*Work required:*
Give again only the lines beginning with the one that contains "make_upper_storey()" and ending with the one that contains "from __future__ import annotations"; include both of those lines.

Object modeling scripts
※

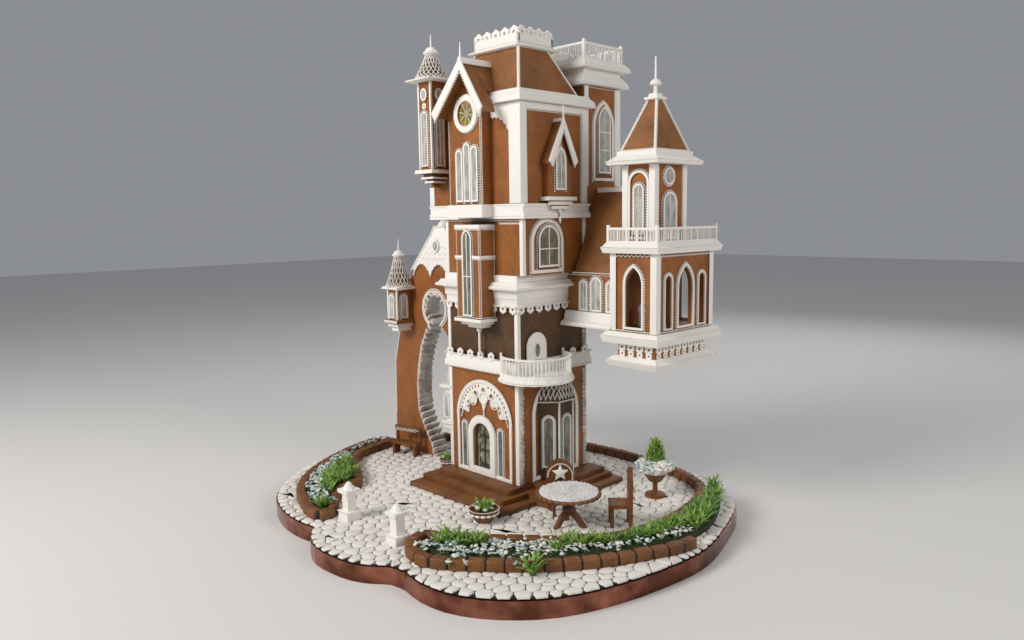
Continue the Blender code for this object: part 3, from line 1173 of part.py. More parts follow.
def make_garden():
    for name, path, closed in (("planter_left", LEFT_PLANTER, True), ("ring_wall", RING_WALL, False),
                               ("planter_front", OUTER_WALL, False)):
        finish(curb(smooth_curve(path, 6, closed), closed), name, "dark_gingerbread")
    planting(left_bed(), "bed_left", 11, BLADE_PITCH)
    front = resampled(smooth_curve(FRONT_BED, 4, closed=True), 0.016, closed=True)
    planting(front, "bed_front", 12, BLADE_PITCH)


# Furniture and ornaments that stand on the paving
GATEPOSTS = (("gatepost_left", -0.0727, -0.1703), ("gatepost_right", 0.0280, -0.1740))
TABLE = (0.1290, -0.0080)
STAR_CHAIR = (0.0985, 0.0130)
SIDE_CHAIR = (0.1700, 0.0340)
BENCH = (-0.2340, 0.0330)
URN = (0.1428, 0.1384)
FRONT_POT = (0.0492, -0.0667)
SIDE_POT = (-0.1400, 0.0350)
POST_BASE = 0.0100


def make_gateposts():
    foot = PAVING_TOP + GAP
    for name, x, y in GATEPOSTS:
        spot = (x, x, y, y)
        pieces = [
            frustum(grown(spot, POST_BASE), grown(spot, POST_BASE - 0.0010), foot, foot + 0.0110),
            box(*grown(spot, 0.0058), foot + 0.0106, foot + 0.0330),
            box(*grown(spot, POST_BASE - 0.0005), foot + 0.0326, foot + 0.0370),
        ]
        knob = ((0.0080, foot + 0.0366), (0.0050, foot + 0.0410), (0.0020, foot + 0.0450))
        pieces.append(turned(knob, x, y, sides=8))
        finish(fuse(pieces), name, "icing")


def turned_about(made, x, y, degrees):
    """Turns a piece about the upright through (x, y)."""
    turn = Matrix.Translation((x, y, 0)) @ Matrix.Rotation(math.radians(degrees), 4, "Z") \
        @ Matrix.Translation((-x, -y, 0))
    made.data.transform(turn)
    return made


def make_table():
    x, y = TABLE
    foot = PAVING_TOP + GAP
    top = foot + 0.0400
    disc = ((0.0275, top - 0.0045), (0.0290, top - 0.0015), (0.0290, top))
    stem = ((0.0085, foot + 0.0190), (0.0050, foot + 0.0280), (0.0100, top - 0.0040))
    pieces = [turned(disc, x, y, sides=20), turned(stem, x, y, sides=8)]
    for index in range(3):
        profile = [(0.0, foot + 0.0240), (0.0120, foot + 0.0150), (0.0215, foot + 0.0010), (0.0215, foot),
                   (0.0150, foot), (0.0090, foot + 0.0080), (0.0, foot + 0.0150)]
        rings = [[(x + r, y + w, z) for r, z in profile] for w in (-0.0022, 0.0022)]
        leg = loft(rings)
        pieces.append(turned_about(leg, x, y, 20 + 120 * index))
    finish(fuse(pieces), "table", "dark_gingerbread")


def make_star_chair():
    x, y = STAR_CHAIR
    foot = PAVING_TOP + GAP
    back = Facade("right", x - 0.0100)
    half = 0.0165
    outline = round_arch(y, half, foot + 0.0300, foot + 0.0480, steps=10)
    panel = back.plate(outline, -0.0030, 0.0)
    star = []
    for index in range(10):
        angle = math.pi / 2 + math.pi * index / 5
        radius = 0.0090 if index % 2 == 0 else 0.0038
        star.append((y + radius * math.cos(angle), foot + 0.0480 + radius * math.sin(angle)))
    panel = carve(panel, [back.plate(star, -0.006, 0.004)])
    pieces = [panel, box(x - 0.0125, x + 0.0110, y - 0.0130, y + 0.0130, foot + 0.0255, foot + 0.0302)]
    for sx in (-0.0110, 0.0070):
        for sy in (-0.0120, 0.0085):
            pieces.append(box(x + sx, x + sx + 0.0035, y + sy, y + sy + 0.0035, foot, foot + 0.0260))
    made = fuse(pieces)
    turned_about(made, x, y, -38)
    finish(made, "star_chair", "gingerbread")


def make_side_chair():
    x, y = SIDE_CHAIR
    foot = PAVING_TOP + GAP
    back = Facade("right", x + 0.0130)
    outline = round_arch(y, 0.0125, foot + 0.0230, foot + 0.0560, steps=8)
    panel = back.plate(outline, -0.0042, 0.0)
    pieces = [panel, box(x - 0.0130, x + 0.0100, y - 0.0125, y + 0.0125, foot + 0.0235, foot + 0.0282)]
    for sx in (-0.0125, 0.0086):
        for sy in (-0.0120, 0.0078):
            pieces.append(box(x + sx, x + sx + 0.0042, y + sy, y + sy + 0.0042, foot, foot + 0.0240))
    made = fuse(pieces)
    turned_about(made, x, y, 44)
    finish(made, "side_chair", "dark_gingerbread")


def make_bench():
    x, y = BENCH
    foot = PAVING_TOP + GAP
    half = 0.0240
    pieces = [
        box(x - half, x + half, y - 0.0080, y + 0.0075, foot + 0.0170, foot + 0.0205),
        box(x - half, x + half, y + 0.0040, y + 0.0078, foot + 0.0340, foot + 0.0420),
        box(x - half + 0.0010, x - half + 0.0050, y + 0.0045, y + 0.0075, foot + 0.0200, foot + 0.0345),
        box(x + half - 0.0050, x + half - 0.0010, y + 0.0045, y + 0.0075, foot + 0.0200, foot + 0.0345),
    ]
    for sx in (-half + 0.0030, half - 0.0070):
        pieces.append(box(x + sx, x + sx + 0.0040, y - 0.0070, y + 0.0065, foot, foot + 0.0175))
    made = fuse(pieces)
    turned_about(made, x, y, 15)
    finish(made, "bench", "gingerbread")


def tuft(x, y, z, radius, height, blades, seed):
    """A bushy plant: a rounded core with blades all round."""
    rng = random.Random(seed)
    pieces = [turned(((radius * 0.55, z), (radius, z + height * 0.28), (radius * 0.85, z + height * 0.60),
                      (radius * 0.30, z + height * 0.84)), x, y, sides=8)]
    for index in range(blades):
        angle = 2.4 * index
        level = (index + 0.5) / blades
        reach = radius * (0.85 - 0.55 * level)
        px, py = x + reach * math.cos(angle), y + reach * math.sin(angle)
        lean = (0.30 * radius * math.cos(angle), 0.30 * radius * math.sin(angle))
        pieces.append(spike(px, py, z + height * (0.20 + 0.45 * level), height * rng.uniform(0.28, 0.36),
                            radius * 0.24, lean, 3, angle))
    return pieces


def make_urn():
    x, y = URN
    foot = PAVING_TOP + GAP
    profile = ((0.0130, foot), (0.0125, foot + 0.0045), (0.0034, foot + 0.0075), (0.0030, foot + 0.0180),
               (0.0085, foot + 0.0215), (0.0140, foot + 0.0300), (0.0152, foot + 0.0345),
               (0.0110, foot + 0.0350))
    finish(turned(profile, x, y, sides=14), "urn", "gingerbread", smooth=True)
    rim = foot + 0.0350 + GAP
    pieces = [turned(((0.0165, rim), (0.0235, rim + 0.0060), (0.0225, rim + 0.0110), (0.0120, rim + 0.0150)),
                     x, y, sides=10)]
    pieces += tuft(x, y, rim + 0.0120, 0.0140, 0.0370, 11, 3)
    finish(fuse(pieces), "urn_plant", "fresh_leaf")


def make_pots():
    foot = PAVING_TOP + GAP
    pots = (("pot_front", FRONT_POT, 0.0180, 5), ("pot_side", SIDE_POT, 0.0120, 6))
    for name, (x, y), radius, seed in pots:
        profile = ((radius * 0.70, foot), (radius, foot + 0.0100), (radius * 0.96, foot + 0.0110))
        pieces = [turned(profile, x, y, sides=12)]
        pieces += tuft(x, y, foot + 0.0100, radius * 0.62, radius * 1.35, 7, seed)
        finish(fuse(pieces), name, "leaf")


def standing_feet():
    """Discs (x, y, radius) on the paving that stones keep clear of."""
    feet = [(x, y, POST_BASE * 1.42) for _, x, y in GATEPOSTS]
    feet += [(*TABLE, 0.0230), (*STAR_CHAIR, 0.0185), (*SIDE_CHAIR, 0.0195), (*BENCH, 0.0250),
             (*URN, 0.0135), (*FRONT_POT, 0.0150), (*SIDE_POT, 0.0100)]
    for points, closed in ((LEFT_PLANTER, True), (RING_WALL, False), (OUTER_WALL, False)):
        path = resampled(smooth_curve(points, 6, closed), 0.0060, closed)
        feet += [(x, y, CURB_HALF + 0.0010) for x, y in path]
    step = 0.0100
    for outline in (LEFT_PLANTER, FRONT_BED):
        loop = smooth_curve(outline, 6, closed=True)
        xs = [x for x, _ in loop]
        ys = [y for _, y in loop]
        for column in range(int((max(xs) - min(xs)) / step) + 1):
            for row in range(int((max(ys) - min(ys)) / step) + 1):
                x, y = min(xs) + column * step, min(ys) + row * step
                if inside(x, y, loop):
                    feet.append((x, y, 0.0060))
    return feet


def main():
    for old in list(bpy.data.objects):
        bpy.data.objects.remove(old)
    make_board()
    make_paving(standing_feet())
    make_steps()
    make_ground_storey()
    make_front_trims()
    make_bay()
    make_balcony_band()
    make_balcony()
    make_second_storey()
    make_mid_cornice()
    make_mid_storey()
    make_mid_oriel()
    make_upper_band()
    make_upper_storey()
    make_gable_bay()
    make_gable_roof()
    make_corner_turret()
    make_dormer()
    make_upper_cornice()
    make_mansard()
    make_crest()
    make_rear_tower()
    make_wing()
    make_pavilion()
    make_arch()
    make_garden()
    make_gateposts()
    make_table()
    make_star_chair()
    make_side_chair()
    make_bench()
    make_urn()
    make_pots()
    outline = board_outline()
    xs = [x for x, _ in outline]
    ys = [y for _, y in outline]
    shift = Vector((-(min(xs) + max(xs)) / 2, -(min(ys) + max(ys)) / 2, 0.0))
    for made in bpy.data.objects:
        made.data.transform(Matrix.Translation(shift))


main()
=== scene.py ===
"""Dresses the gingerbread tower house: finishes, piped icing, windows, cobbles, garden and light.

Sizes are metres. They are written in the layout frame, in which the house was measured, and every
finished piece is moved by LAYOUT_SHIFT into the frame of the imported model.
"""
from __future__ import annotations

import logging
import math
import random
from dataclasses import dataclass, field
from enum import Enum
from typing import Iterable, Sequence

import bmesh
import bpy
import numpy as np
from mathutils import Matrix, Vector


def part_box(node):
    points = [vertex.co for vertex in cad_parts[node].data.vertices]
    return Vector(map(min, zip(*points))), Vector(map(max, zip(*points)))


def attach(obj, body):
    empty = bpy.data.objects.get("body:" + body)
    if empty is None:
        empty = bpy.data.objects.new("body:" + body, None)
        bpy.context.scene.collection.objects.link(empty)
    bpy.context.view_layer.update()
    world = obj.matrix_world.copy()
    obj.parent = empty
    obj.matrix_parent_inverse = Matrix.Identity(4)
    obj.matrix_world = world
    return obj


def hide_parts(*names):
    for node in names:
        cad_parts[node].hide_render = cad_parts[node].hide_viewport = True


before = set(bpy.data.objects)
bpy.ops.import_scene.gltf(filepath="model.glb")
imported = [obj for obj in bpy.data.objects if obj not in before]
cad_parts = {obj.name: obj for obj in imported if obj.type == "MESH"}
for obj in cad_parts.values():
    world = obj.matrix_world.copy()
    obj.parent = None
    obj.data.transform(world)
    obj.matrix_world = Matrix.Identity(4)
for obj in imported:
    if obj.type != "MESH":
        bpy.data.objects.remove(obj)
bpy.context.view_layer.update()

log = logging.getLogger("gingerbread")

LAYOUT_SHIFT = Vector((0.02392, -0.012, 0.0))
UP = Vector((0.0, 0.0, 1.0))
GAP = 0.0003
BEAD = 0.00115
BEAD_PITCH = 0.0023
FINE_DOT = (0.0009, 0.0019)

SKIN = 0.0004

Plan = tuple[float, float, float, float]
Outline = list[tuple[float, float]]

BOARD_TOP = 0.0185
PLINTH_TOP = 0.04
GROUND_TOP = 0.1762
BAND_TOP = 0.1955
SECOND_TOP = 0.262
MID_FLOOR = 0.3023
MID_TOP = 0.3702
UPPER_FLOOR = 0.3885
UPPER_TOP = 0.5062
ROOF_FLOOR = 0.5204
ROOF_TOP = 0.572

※

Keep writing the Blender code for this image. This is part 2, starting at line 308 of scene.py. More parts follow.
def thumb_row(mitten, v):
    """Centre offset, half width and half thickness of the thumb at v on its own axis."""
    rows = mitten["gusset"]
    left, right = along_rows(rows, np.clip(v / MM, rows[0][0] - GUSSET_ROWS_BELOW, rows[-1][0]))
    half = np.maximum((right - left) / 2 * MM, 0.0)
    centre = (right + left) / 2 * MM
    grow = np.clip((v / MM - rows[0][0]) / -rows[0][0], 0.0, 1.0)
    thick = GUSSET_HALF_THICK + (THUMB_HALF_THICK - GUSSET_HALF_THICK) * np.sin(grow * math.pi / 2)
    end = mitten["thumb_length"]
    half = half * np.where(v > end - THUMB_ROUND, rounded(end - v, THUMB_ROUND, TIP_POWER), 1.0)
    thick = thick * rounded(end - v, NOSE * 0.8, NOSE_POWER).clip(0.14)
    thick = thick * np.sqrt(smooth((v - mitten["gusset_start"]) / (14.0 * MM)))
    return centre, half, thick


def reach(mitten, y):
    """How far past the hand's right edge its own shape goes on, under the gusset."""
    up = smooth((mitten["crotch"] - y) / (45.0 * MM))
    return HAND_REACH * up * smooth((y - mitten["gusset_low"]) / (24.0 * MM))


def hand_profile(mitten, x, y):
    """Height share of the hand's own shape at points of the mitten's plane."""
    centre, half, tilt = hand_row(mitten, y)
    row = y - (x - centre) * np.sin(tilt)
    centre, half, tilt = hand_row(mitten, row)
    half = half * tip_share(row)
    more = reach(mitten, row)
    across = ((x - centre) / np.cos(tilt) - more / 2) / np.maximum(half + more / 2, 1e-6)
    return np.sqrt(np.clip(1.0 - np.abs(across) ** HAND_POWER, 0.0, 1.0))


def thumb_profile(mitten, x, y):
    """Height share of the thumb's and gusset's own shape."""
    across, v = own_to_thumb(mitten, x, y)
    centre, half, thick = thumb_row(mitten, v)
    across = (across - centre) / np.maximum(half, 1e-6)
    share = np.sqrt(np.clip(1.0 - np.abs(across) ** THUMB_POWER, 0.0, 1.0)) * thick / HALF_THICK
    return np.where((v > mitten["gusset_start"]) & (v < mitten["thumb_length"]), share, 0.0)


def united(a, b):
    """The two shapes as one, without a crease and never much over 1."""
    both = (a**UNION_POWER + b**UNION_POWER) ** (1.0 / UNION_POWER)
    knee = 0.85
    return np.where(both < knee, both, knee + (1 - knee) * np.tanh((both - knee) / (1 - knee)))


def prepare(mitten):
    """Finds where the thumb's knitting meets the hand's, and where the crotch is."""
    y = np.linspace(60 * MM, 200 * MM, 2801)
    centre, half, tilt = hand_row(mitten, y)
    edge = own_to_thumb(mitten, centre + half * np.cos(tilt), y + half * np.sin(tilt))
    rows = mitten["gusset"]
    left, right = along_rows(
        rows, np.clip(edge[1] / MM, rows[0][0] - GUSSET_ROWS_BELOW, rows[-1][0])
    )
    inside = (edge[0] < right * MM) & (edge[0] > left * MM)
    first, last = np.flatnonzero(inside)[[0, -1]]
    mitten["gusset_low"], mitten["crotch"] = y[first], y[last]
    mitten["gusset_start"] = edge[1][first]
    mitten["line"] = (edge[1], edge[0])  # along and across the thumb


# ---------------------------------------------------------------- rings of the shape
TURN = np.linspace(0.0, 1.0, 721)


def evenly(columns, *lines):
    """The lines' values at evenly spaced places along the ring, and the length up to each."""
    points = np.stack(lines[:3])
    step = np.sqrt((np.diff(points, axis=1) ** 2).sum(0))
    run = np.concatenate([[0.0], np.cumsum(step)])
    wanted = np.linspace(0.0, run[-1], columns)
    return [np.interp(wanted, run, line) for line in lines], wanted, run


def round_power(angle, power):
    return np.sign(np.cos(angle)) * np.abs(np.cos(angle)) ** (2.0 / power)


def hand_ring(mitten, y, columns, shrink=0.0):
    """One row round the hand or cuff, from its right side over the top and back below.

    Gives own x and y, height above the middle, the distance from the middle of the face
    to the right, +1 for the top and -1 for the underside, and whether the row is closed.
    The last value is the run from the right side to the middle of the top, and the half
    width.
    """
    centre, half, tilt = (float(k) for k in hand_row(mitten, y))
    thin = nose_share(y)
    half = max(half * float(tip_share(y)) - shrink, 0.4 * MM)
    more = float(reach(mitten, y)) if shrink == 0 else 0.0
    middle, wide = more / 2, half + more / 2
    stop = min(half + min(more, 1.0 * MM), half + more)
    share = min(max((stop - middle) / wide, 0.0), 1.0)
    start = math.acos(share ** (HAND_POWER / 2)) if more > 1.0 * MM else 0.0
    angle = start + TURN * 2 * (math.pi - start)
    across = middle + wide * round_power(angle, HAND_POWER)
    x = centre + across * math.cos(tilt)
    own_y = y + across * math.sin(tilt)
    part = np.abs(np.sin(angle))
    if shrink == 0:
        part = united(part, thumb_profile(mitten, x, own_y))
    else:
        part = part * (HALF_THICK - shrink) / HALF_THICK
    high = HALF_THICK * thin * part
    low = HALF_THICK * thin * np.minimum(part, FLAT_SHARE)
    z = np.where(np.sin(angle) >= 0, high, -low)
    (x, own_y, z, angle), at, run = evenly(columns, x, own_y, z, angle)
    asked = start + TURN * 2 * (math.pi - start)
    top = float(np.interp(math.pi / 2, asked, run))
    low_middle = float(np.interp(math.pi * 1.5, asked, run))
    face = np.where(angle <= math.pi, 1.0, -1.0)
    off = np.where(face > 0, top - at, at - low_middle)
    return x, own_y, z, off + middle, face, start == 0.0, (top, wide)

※

*The output:*
    make_upper_storey()
    make_gable_bay()
    make_gable_roof()
    make_corner_turret()
    make_dormer()
    make_upper_cornice()
    make_mansard()
    make_crest()
    make_rear_tower()
    make_wing()
    make_pavilion()
    make_arch()
    make_garden()
    make_gateposts()
    make_table()
    make_star_chair()
    make_side_chair()
    make_bench()
    make_urn()
    make_pots()
    outline = board_outline()
    xs = [x for x, _ in outline]
    ys = [y for _, y in outline]
    shift = Vector((-(min(xs) + max(xs)) / 2, -(min(ys) + max(ys)) / 2, 0.0))
    for made in bpy.data.objects:
        made.data.transform(Matrix.Translation(shift))


main()
=== scene.py ===
"""Dresses the gingerbread tower house: finishes, piped icing, windows, cobbles, garden and light.

Sizes are metres. They are written in the layout frame, in which the house was measured, and every
finished piece is moved by LAYOUT_SHIFT into the frame of the imported model.
"""
from __future__ import annotations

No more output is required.